I'm not claiming to know the answer here but...My dd is 6 months & does this occassionaly & she doesn't go to nursery. I tend to find that if she is in this type of mood I start by playing peek a poo round the door a few times, & then gradually make the time I am away longer, but keep talking to her all the time. I tell her I am just going to be a minute & tell her where I am going & what I'm doing..I know I'm crazy & she doesn't understand but just humour me! Anyway, it seems to work, sometimes she will still cry but I just go & do what I have to do & then come back and speak to her. I guess, eventually they will understand. He probably thinks you are going away & not coming back, but if you just keep showing him that you do come back, he will EVENTUALLY learn. It isn't doing him any harm so don't worry about it. He just loves you soo much.

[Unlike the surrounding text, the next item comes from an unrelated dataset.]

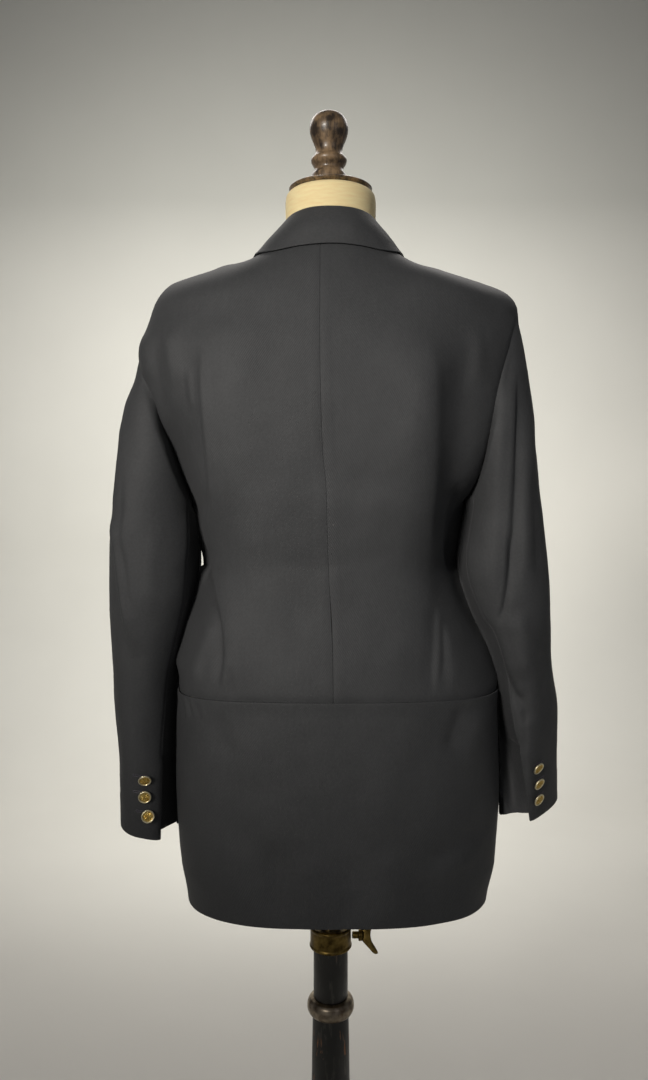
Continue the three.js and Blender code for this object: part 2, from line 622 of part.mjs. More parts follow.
// A smooth closed solid through the form's level sections.
function formTorso() {
  const positions = [];
  const index = [];
  const angles = steps(0, 360, FORM_COLUMNS).slice(0, -1);
  const places = FORM.map(({ z }) => z);
  places.forEach((z) => angles.forEach((angle) => {
    const round = 2 / (2 + (FORM_ROUND - 2) * smooth(1470 - z, 0, 90));
    const depth = column(FORM, Math.cos(radians(angle)) >= 0 ? 'back' : 'front', z);
    positions.push(column(FORM, 'half', z) * signedPower(Math.sin(radians(angle)), round),
      depth * signedPower(Math.cos(radians(angle)), round), z);
  }));
  const at = (i, j) => i * FORM_COLUMNS + (j % FORM_COLUMNS);
  for (let i = 0; i < places.length - 1; i += 1) {
    for (let j = 0; j < FORM_COLUMNS; j += 1) {
      index.push(at(i, j), at(i, j + 1), at(i + 1, j + 1), at(i, j), at(i + 1, j + 1), at(i + 1, j));
    }
  }
  const top = positions.length / 3;
  positions.push(0, 0, places[0]);
  positions.push(0, 0, places[places.length - 1]);
  for (let j = 0; j < FORM_COLUMNS; j += 1) {
    index.push(top, at(0, j + 1), at(0, j));
    index.push(top + 1, at(places.length - 1, j), at(places.length - 1, j + 1));
  }
  return facingOut(positions, index);
}

const NECK_TOP = FORM[0].z;
const FORM_FOOT = FORM[FORM.length - 1].z;
const PLATE_TOP = NECK_TOP + 10;
const FINIAL_SHIFT = 2;        // the finial is screwed in a little off the middle

const neckPlate = () => lathe([
  [0, NECK_TOP + RUNNING], [47, NECK_TOP + RUNNING], [50, NECK_TOP + 2.4], [50, NECK_TOP + 4],
  [46, NECK_TOP + 6.2], [36, NECK_TOP + 8.4], [24, PLATE_TOP], [0, PLATE_TOP],
], 32);

// The turned finial, from its flange to the ball.
const finial = () => lathe([
  [0, PLATE_TOP + RUNNING], [21, PLATE_TOP + RUNNING], [21.8, 1526], [20.8, 1533], [17.3, 1537], [16.9, 1541],
  [21.2, 1547], [21.2, 1552], [16.6, 1557], [15.8, 1562], [19.5, 1572], [22.4, 1580], [23.1, 1587],
  [22, 1594.5], [18, 1601.5], [10, 1606.5], [0, 1608],
], 24);

const formRod = () => lathe([
  [0, ROD_FOOT], [ROD_RADIUS - 1, ROD_FOOT], [ROD_RADIUS, ROD_FOOT + 1], [ROD_RADIUS, FORM_FOOT - 12],
  [ROD_FLANGE, FORM_FOOT - 8], [ROD_FLANGE, FORM_FOOT - RUNNING], [0, FORM_FOOT - RUNNING],
], 32);

// ---- The stand ----------------------------------------------------------------------------------

const bore = ROD_RADIUS + RUNNING;

// A turned tube round the rod: the outside profile from the foot up, closed by the bore.
const turnedTube = (low, high, outside) => lathe([[bore, low], ...outside, [bore, high], [bore, low]], 28);

const clampCollar = () => turnedTube(COLLAR_BAND.low, COLLAR_BAND.high, [
  [COLLAR_BAND.radius - 1.2, COLLAR_BAND.low], [COLLAR_BAND.radius, COLLAR_BAND.low + 1.2],
  [COLLAR_BAND.radius, COLLAR_BAND.high - 1.2], [COLLAR_BAND.radius - 1.2, COLLAR_BAND.high],
]);

const upperPole = () => turnedTube(RING_BAND.high + RUNNING, COLLAR_BAND.low - RUNNING, [
  [POLE_RADIUS, RING_BAND.high + RUNNING], [POLE_RADIUS, COLLAR_BAND.low - RUNNING],
]);

const poleRing = () => {
  const { low, high, radius } = RING_BAND;
  const middle = (low + high) / 2;
  return turnedTube(low, high, [
    [POLE_RADIUS, low], [radius - 3.5, low + 1.5], [radius - 0.8, low + 5], [radius, middle],
    [radius - 0.8, high - 5], [radius - 3.5, high - 1.5], [POLE_RADIUS, high],
  ]);
};

const lowerPole = () => lathe([
  [0, BASE_HEIGHT + RUNNING], [25, BASE_HEIGHT + RUNNING], [30, 44], [31, 52], [27, 62], [24.5, 74], [25.5, 90],
  [25, 220], [23.5, 400], [22.2, 490], [21.5, RING_BAND.low - RUNNING], [bore, RING_BAND.low - RUNNING],
  [bore, BORE_FLOOR], [0, BORE_FLOOR],
], 28);

const base = () => lathe([
  [0, 0], [BASE_RADIUS - 4, 0], [BASE_RADIUS, 4], [BASE_RADIUS, 16], [BASE_RADIUS - 5, 21],
  [BASE_RADIUS - 40, 24], [90, 30], [55, 33.5], [48, BASE_HEIGHT], [0, BASE_HEIGHT],
], 40);

// A geometry as a solid for joining.
function solid(geometry) {
  const bare = geometry.clone();
  bare.deleteAttribute('normal');
  bare.deleteAttribute('uv');
  const merged = mergeVertices(bare, 1e-4);
  return new wasm.Manifold(new wasm.Mesh({
    numProp: 3, vertProperties: merged.attributes.position.array, triVerts: Uint32Array.from(merged.index.array),
  }));
}

function meshOf(shape) {
  const { vertProperties, triVerts } = shape.getMesh();
  const geometry = new THREE.BufferGeometry();
  geometry.setAttribute('position', new THREE.BufferAttribute(Float32Array.from(vertProperties), 3));
  geometry.setIndex(new THREE.BufferAttribute(Uint32Array.from(triVerts), 1));
  geometry.computeVertexNormals();
  return geometry;
}

// The wing screw: a stem along -X with two flat round wings at its end.
function wingScrew() {
  const start = COLLAR_BAND.radius + RUNNING;
  const stem = new THREE.CylinderGeometry(SCREW_RADIUS, SCREW_RADIUS, 13, 16).rotateZ(Math.PI / 2)
    .translate(-start - 6.5, 0, 0);
  const boss = new THREE.CylinderGeometry(7, 6, 5, 20).rotateZ(Math.PI / 2).translate(-start - 11, 0, 0);
  const outline = new THREE.Shape();
  outline.moveTo(0, -5);
  outline.bezierCurveTo(8, -12, 10, -SCREW_WING - 4, 20, -SCREW_WING);
  outline.bezierCurveTo(30, -SCREW_WING + 6, 20, -6, 14, 0);
  outline.bezierCurveTo(20, 6, 30, SCREW_WING - 6, 20, SCREW_WING);
  outline.bezierCurveTo(10, SCREW_WING + 4, 8, 12, 0, 5);
  outline.closePath();
  const wings = new THREE.ExtrudeGeometry(outline, { depth: 3, bevelEnabled: false, curveSegments: 8 })
    .translate(0, 0, -1.5).rotateX(Math.PI / 2).rotateZ(Math.PI).translate(-start - 9, 0, 0)
    .rotateX(radians(25));
  return meshOf(solid(stem).add(solid(boss)).add(solid(wings)));
}

// ---- Putting it together ------------------------------------------------------------------------

const blazer = new THREE.Group();

function add(name, geometry, finish) {
  const mesh = new THREE.Mesh(geometry, new THREE.MeshStandardMaterial(finish));
  mesh.name = name;
  blazer.add(mesh);
  return mesh;
}

for (const side of ['left', 'right']) {
  add(`back_${side}`, backPanel(side), WOOL);
  add(`front_${side}`, frontPanel(side), WOOL);
  add(`front_peplum_${side}`, frontPeplum(side), WOOL);
  add(`lapel_${side}`, lapelPanel(side), WOOL);
  add(`top_sleeve_${side}`, sleevePanel(side, true), WOOL);
  add(`under_sleeve_${side}`, sleevePanel(side, false), WOOL);
  CUFF_BUTTONS[side].forEach(({ z, inset }, i) => {
    const { point, normal } = cuffButton(side, z, inset);
    seat(add(`cuff_button_${side}_${i + 1}`, shankButton(BUTTON_RADIUS), GILT), point, normal, CLOTH / 2 + 1.6 + RUNNING);
  });
}
add('back_peplum', backPeplum(), WOOL);
add('collar_fall', collarFall(), WOOL);
add('collar_stand', collarStand(), WOOL);

const buttonPlace = frontPoint(FRONT_BUTTON.x, FRONT_BUTTON.z);
const buttonLift = LAP_LIFT + CLOTH / 2 + 0.8 + RUNNING;
seat(add('front_button', sewnButton(FRONT_BUTTON.radius), HORN), buttonPlace, new THREE.Vector3(0, -1, 0), buttonLift);

add('form_torso', formTorso(), CALICO);
add('neck_plate', neckPlate(), DARK_WOOD);
add('finial', finial(), DARK_WOOD).position.x = FINIAL_SHIFT;
add('form_rod', formRod(), STEEL);
add('clamp_collar', clampCollar(), BRONZE);
add('wing_screw', wingScrew(), BRONZE).position.z = SCREW_HEIGHT;
add('pole_upper', upperPole(), DARK_WOOD);
add('pole_ring', poleRing(), DARK_WOOD);
add('pole_lower', lowerPole(), DARK_WOOD);
add('base', base(), DARK_WOOD);

export default blazer;
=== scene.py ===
"""A women's wool blazer on a limbless dress form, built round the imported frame.

The file is laid out as a Blender add-on and run as a script: properties, one operator for each group of
pieces, a panel, register and main. The pattern tables are in millimetres, as a cutter would write them;
every mesh is in metres.
"""
import math

import bmesh
import bpy
import numpy as np
from mathutils import Matrix, Vector


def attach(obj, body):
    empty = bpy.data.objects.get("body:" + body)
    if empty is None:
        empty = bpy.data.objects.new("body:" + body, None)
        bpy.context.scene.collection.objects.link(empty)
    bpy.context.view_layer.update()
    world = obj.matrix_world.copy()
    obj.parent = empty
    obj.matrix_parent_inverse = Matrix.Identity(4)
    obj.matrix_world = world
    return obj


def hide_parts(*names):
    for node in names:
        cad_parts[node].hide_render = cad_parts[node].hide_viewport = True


bl_info = {
    "name": "Blazer on a dress form",
    "version": (1, 0, 0),
    "blender": (4, 5, 0),
    "location": "3D View > Sidebar > Blazer",
    "description": "Builds a tailored wool blazer, its dress form and the stand",
    "category": "Object",
}

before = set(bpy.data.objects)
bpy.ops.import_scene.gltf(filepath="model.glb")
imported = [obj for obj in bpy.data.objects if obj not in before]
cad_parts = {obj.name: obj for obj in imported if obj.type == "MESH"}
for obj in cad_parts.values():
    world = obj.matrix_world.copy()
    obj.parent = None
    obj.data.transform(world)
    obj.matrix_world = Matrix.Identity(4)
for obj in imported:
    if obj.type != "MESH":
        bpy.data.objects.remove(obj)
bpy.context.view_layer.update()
MM = 0.001

# ---- Driving sizes, in millimetres ---------------------------------------------------------------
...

bumbleweed · 23/01/2007 22:11

I think he wants every minute he can get with you now that he goes to nursery for periods and is without you.

Could you just carry him round with you and spend as much time being close to him as possible. I think he is expressing a real emotional 'need' - he is too young to tell the difference between separations of a minute or several hours.

Its bloody wearing - my dd is a virtual limpet still at 15 months. I sympathise. I take her with me most of the time, even up to the loo, but if literally only need to go upstairs to grab something, I hold up one finger and say 'mummy will just be one minute' and after a couple of months she realised what this meant.